EXERCISE PROMPT:
Transcribe only the lines of the listing below from the one holding "bpy.data.objects.remove(obj)" through the one holding "return self.name.lower()", inclusive, without any change.

LISTED ENTRIES:
-- Start --

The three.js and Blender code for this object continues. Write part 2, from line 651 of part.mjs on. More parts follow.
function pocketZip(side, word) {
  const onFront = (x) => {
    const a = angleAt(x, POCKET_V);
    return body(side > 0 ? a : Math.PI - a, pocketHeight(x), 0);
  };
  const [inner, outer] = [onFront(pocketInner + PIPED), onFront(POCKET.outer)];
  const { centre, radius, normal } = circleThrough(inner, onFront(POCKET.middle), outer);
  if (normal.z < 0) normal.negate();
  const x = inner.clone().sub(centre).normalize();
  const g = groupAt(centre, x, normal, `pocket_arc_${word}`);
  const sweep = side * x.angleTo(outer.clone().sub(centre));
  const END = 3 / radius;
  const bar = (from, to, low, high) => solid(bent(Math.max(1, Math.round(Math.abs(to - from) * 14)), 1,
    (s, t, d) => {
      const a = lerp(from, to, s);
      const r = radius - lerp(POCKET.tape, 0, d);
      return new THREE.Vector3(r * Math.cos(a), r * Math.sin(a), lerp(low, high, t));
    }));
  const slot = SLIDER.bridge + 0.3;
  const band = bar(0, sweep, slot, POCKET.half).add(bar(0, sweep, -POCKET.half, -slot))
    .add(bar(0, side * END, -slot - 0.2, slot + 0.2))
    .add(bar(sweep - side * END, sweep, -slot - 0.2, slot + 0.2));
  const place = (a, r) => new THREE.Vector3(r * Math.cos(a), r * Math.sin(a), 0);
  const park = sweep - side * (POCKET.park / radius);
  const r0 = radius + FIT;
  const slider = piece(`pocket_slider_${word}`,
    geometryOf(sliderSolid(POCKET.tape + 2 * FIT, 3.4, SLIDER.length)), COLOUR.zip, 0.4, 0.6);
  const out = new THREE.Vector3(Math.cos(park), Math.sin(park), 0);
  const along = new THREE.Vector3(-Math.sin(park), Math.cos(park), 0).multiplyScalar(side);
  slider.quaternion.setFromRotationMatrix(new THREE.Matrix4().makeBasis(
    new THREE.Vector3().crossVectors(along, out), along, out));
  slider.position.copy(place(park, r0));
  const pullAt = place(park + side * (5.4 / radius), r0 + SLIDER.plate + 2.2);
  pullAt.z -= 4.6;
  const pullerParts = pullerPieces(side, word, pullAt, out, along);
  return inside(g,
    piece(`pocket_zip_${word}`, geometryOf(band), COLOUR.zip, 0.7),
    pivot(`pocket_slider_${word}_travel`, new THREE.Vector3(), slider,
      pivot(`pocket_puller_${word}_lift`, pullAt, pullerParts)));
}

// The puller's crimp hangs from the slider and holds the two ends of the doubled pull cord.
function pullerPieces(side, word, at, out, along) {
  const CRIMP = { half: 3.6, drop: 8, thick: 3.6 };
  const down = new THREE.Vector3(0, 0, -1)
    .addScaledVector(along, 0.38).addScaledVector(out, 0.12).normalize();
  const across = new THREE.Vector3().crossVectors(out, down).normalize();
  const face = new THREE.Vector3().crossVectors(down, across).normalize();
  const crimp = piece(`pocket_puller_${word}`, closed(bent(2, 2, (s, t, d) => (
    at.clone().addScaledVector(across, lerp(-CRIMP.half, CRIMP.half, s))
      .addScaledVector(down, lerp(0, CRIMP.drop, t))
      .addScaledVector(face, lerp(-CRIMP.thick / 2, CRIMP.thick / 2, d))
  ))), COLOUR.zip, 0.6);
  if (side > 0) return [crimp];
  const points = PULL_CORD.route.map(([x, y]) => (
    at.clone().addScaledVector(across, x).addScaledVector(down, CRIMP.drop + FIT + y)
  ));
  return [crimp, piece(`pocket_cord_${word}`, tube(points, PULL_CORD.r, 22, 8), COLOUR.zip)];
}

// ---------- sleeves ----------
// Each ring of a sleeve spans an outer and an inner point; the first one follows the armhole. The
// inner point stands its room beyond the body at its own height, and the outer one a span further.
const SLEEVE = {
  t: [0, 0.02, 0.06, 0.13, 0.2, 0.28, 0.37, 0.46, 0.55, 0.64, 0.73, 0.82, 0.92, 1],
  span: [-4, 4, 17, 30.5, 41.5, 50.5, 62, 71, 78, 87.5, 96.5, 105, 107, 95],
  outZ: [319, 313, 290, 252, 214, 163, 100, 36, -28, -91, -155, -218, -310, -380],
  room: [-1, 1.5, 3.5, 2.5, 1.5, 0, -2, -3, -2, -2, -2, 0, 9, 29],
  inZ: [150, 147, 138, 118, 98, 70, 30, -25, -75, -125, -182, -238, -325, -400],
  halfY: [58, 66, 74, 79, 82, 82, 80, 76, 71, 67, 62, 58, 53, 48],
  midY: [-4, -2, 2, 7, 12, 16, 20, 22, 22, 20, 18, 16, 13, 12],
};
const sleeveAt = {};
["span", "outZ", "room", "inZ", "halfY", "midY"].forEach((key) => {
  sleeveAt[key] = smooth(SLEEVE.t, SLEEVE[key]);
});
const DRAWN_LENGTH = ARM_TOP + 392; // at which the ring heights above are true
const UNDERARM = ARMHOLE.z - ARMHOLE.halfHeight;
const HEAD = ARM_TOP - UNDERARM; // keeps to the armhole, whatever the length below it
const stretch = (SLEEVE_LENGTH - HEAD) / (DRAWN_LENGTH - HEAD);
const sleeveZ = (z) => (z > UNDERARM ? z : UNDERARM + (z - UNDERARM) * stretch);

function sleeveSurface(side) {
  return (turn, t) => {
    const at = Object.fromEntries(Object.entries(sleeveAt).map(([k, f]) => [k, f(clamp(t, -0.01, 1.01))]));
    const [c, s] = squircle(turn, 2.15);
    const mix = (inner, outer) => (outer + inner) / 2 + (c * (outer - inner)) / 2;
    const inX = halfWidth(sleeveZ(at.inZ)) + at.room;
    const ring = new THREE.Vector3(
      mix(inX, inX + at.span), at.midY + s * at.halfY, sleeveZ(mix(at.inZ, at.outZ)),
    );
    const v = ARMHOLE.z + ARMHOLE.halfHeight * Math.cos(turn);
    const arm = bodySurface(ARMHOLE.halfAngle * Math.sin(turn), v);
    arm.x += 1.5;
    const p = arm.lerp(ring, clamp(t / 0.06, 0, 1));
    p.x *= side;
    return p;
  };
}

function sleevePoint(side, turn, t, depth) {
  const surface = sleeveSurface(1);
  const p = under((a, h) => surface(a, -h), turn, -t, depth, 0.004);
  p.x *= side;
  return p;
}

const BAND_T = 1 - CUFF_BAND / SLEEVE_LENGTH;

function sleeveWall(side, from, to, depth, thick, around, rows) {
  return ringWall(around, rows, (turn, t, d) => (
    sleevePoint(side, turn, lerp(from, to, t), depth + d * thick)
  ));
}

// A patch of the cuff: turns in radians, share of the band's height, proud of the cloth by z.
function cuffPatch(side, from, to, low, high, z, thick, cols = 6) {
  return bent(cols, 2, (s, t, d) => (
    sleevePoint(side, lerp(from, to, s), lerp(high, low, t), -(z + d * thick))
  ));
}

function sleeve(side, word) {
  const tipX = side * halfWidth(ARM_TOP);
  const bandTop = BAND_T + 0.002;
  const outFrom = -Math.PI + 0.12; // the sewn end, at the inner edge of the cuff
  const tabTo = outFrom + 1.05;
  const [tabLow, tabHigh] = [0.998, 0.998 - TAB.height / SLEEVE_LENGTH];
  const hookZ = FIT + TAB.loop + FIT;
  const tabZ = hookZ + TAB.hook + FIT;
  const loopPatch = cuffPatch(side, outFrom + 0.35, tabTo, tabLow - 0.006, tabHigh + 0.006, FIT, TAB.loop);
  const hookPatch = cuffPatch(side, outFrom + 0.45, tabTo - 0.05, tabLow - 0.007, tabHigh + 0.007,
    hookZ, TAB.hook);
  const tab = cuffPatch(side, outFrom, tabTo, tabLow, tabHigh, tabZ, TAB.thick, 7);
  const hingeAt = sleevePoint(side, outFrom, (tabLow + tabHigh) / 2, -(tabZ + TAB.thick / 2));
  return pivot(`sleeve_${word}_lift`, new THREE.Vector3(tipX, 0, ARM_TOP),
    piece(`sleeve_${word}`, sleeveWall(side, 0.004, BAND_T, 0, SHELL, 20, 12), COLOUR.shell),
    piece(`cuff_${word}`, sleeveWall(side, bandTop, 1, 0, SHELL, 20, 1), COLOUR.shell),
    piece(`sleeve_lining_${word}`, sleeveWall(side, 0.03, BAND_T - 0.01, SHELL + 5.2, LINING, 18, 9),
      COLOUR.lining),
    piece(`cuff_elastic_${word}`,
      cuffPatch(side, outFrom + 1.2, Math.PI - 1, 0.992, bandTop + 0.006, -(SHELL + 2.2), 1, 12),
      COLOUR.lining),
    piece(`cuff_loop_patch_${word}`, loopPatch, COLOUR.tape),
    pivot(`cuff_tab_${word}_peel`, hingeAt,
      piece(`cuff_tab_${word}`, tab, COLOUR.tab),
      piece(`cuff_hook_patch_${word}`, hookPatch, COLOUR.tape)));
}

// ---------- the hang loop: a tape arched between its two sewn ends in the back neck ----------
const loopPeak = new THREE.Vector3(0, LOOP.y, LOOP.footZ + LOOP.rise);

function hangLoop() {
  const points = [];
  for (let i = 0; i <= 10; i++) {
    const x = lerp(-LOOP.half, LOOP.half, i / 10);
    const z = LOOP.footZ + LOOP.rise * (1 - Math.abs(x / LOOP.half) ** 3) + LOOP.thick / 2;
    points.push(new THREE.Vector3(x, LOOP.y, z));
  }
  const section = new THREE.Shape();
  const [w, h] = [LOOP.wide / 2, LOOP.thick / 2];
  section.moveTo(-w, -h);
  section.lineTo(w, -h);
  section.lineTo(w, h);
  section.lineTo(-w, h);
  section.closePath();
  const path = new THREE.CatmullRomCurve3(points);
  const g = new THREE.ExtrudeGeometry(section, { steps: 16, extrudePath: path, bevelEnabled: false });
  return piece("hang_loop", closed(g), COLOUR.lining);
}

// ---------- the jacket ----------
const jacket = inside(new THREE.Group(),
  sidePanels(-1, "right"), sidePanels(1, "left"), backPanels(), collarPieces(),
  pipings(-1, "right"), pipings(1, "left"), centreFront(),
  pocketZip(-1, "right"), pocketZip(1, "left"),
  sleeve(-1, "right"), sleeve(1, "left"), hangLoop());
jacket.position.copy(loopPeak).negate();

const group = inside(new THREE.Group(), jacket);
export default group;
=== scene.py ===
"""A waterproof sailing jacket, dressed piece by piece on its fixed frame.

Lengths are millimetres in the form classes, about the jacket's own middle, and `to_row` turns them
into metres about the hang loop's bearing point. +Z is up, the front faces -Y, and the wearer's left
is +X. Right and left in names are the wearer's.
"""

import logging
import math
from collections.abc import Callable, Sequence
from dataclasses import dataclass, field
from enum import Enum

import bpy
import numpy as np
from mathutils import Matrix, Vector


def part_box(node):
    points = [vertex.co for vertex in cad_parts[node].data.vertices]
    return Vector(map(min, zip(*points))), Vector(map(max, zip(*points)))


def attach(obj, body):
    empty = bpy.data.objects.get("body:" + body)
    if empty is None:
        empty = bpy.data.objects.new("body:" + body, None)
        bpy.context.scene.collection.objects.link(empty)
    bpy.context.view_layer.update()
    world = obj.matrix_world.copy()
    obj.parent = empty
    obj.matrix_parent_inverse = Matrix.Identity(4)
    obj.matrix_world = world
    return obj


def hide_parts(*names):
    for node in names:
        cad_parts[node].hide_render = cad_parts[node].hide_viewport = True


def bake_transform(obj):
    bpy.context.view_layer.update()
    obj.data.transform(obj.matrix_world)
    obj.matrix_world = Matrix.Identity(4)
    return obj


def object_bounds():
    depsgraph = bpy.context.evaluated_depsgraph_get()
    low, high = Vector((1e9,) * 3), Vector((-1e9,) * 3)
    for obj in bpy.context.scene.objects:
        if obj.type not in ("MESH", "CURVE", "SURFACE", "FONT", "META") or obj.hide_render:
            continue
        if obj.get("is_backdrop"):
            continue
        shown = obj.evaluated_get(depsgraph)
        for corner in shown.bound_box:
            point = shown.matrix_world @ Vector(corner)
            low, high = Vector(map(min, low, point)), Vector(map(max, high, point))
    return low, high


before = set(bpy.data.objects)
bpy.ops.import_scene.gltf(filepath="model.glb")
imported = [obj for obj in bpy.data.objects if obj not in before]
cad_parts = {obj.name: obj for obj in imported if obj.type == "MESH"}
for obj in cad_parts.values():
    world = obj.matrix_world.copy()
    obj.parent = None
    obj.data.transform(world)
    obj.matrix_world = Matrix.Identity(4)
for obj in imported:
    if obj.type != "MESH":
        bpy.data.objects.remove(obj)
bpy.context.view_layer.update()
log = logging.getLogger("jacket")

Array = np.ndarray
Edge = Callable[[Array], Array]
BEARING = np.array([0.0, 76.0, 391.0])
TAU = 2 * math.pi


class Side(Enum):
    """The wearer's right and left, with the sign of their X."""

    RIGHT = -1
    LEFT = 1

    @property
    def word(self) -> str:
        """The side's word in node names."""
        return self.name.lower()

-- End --
-- Start --

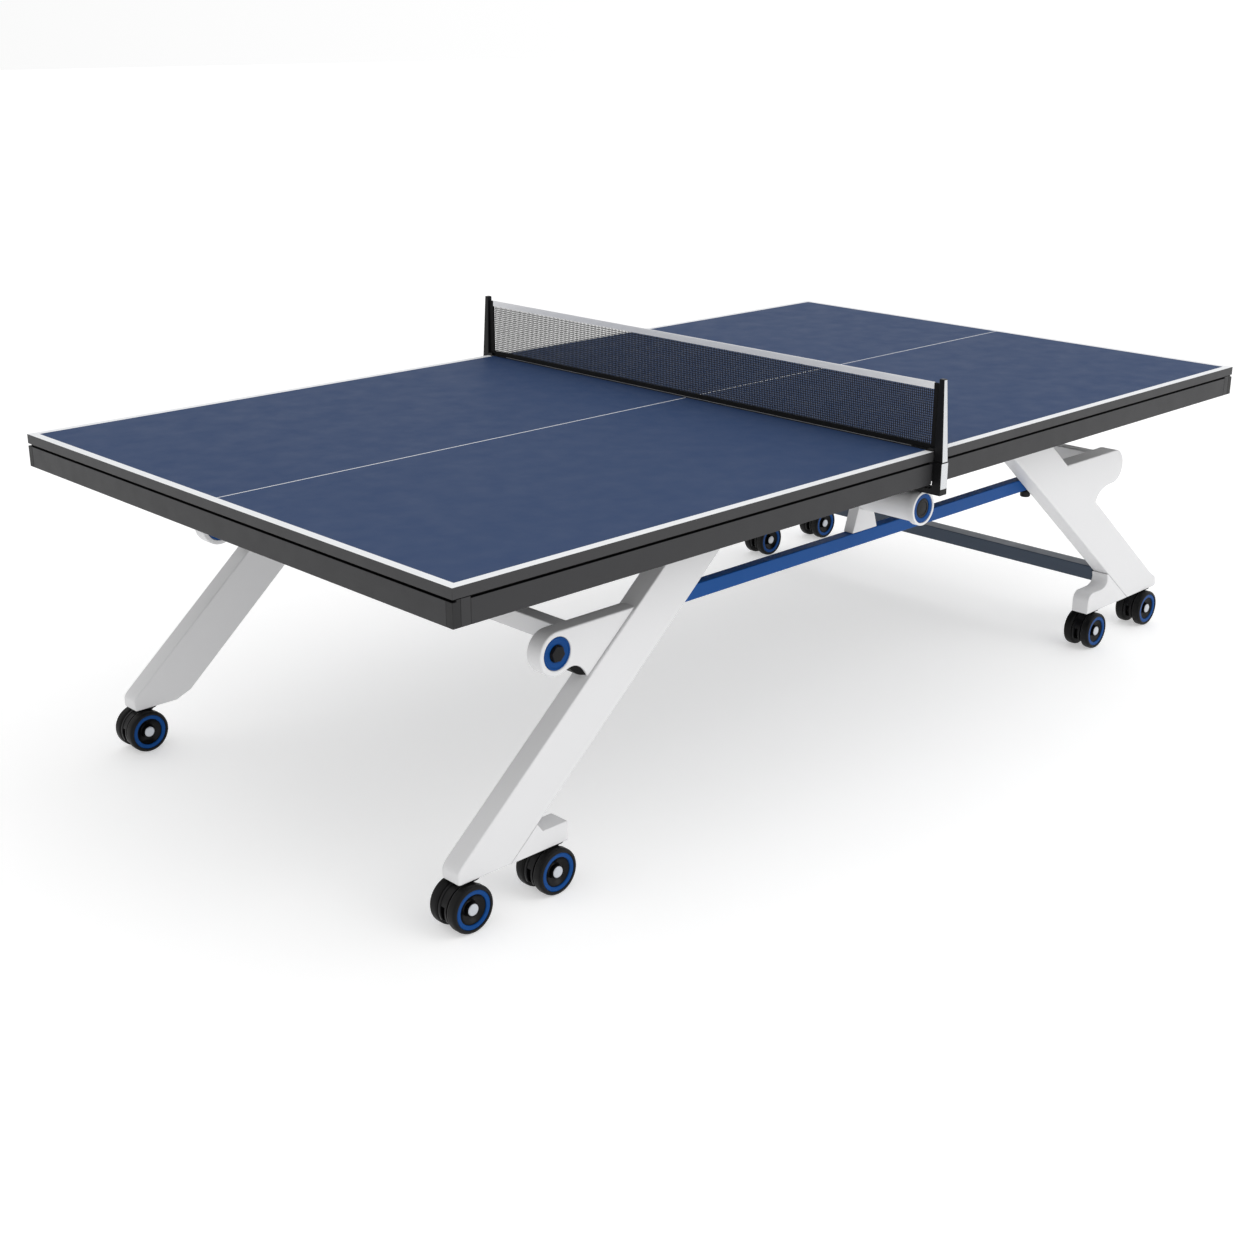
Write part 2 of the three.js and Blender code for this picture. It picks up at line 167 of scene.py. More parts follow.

-- End --

EXERCISE OUTPUT:
        bpy.data.objects.remove(obj)
bpy.context.view_layer.update()
log = logging.getLogger("jacket")

Array = np.ndarray
Edge = Callable[[Array], Array]
BEARING = np.array([0.0, 76.0, 391.0])
TAU = 2 * math.pi


class Side(Enum):
    """The wearer's right and left, with the sign of their X."""

    RIGHT = -1
    LEFT = 1

    @property
    def word(self) -> str:
        """The side's word in node names."""
        return self.name.lower()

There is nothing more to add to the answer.